# [To do]
Say how many lines hold the string "return"; please write nothing but the number.

# [Information shown]
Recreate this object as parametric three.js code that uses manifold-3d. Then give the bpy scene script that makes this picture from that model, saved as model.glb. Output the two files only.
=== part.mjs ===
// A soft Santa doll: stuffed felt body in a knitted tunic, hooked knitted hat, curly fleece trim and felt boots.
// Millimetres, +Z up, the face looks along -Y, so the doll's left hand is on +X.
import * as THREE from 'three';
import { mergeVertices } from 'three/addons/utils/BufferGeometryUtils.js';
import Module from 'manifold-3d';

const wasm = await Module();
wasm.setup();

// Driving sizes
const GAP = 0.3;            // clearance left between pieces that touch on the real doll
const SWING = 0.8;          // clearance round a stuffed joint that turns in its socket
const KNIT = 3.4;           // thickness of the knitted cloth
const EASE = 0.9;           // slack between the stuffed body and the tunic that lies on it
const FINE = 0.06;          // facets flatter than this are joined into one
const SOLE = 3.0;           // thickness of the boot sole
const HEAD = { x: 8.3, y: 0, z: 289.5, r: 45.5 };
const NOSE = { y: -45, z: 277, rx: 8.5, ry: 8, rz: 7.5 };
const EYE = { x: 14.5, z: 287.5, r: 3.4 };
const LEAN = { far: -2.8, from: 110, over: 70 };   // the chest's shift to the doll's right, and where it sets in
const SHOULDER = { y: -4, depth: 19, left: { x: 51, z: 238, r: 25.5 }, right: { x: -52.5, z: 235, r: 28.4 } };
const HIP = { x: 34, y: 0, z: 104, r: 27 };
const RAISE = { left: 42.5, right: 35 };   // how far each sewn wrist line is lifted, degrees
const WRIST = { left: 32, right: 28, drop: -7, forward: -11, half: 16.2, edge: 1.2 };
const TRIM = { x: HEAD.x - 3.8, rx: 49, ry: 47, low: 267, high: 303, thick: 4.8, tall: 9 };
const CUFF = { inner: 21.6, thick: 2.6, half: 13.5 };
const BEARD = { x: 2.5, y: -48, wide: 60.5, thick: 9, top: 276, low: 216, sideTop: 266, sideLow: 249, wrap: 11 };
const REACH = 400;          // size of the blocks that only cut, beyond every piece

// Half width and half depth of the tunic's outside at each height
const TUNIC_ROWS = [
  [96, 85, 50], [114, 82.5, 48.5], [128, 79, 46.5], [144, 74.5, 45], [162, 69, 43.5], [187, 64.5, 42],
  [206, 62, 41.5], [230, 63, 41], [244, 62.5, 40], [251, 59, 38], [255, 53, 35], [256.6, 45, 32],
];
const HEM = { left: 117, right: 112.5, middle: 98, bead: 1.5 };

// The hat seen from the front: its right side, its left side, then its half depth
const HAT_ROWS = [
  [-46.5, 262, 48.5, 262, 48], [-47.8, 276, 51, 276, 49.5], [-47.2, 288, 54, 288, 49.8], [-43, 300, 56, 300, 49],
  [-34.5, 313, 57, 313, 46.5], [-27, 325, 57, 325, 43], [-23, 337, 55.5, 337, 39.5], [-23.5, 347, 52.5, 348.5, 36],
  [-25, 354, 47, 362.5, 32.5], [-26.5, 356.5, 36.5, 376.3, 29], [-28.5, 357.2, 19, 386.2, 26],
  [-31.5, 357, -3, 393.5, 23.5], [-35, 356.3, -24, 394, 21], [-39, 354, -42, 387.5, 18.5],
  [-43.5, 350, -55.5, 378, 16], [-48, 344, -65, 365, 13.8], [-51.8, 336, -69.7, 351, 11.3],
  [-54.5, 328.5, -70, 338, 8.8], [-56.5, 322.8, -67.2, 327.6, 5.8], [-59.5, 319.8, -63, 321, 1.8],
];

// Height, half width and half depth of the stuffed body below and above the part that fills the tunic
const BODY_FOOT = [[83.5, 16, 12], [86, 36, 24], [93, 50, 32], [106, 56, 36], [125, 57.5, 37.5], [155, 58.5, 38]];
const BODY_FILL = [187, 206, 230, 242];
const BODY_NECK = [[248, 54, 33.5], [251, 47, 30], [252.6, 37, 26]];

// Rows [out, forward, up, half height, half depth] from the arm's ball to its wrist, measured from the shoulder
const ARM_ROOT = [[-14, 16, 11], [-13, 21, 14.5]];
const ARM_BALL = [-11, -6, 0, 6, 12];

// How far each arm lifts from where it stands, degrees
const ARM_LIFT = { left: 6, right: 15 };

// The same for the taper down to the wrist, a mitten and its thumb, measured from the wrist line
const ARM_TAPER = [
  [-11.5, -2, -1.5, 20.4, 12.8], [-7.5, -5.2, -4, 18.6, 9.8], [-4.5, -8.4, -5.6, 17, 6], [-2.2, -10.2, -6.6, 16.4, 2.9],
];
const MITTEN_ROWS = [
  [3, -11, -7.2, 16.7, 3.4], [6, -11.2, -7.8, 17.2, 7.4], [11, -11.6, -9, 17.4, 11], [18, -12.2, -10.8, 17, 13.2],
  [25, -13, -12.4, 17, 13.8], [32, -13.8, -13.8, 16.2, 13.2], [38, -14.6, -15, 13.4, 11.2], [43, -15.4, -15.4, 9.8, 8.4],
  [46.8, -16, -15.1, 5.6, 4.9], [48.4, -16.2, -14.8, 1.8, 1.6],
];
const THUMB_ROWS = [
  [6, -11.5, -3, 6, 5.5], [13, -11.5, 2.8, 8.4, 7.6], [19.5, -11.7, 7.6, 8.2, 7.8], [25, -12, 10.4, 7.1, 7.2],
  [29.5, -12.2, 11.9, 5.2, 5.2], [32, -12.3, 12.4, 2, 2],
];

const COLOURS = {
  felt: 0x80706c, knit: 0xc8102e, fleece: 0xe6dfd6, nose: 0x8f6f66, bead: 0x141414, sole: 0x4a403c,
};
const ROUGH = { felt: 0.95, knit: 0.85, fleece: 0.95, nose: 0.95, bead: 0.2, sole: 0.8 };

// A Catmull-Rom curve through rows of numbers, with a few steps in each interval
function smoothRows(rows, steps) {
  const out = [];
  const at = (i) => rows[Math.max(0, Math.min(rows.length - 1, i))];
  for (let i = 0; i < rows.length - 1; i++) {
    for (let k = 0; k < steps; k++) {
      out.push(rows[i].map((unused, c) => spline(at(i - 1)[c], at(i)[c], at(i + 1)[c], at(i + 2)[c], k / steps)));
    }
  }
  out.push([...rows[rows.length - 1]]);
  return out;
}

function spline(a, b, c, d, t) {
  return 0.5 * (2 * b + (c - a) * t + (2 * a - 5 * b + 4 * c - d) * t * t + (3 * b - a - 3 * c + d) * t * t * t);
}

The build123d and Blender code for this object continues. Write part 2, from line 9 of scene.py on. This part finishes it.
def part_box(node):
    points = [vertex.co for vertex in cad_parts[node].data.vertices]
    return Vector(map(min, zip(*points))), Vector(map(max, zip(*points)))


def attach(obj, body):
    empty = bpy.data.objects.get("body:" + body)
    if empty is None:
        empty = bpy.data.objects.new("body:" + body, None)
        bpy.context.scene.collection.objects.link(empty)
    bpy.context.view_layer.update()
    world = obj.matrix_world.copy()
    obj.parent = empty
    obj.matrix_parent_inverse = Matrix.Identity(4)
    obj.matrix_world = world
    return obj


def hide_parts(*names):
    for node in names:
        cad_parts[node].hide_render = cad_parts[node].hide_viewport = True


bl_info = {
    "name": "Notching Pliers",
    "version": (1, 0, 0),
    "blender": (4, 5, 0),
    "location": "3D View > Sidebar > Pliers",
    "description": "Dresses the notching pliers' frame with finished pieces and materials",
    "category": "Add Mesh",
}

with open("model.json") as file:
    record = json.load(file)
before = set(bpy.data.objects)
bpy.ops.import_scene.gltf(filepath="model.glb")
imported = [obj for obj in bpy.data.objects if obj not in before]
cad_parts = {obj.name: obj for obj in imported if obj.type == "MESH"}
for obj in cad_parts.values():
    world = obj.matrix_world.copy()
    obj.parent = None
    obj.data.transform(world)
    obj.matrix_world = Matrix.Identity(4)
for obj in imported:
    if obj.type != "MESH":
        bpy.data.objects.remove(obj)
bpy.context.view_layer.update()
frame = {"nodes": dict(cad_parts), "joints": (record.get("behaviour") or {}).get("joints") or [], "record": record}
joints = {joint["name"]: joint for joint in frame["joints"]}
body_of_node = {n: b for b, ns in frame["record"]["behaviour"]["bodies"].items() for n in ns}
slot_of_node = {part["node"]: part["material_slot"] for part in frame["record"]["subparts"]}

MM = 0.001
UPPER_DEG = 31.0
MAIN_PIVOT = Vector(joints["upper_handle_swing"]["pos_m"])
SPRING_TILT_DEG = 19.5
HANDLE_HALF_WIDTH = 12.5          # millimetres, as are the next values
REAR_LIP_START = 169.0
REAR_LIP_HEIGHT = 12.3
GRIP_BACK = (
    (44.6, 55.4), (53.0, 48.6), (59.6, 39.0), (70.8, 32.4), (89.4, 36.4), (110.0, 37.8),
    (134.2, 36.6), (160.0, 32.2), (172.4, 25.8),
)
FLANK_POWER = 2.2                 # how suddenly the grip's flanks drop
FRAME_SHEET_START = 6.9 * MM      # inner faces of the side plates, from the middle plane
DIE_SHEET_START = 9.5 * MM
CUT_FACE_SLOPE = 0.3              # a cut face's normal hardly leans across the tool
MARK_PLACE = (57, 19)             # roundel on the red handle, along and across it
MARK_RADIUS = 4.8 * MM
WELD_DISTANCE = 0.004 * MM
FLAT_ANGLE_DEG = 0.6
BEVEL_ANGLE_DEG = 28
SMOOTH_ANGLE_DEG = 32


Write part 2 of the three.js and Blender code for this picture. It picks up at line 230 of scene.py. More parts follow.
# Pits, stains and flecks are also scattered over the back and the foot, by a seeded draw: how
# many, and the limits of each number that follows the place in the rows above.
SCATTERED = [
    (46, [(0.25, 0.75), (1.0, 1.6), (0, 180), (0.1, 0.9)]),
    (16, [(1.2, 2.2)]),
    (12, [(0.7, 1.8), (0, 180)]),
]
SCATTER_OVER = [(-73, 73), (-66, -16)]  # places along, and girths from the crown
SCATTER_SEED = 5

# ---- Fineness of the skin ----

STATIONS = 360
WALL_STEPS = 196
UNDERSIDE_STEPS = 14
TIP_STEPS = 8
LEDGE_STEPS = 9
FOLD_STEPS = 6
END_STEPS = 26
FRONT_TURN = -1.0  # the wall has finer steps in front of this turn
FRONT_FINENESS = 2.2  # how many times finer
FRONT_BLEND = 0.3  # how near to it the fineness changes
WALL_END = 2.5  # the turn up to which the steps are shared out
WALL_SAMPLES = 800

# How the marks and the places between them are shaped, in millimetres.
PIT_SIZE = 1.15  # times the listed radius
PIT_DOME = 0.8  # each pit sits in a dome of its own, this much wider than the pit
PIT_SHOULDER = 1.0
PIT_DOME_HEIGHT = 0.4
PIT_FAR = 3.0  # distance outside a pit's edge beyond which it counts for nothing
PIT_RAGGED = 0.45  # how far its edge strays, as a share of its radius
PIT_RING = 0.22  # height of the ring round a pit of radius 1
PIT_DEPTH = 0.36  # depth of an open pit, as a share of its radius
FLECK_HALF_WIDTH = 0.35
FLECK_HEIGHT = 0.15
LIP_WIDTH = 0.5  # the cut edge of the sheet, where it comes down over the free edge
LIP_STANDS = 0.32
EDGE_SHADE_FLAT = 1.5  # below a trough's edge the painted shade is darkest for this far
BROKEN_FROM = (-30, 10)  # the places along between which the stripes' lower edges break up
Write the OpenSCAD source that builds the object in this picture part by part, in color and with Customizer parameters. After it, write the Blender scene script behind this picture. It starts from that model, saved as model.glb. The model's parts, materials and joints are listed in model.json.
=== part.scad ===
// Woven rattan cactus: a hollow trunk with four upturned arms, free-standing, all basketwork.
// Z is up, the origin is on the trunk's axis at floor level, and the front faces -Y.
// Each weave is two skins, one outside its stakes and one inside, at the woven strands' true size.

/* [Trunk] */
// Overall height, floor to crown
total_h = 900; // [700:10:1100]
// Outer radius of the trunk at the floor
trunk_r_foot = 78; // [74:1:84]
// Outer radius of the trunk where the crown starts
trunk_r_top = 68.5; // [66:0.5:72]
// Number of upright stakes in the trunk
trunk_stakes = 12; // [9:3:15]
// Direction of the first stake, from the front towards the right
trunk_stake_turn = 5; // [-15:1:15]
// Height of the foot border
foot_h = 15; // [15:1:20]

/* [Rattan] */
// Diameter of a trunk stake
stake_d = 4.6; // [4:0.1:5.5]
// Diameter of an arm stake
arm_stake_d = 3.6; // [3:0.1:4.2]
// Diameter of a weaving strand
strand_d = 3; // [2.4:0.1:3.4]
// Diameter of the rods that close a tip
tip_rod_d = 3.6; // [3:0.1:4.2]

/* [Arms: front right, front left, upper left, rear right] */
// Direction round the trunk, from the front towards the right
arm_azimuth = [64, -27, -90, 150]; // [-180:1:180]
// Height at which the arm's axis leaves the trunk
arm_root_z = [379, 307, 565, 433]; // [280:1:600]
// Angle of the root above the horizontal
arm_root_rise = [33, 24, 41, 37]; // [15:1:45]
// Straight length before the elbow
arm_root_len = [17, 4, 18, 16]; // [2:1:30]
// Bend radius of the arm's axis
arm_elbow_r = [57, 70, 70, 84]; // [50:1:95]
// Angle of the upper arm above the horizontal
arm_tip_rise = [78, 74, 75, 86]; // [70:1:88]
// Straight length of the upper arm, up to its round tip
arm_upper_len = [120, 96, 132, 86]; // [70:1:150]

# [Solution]
4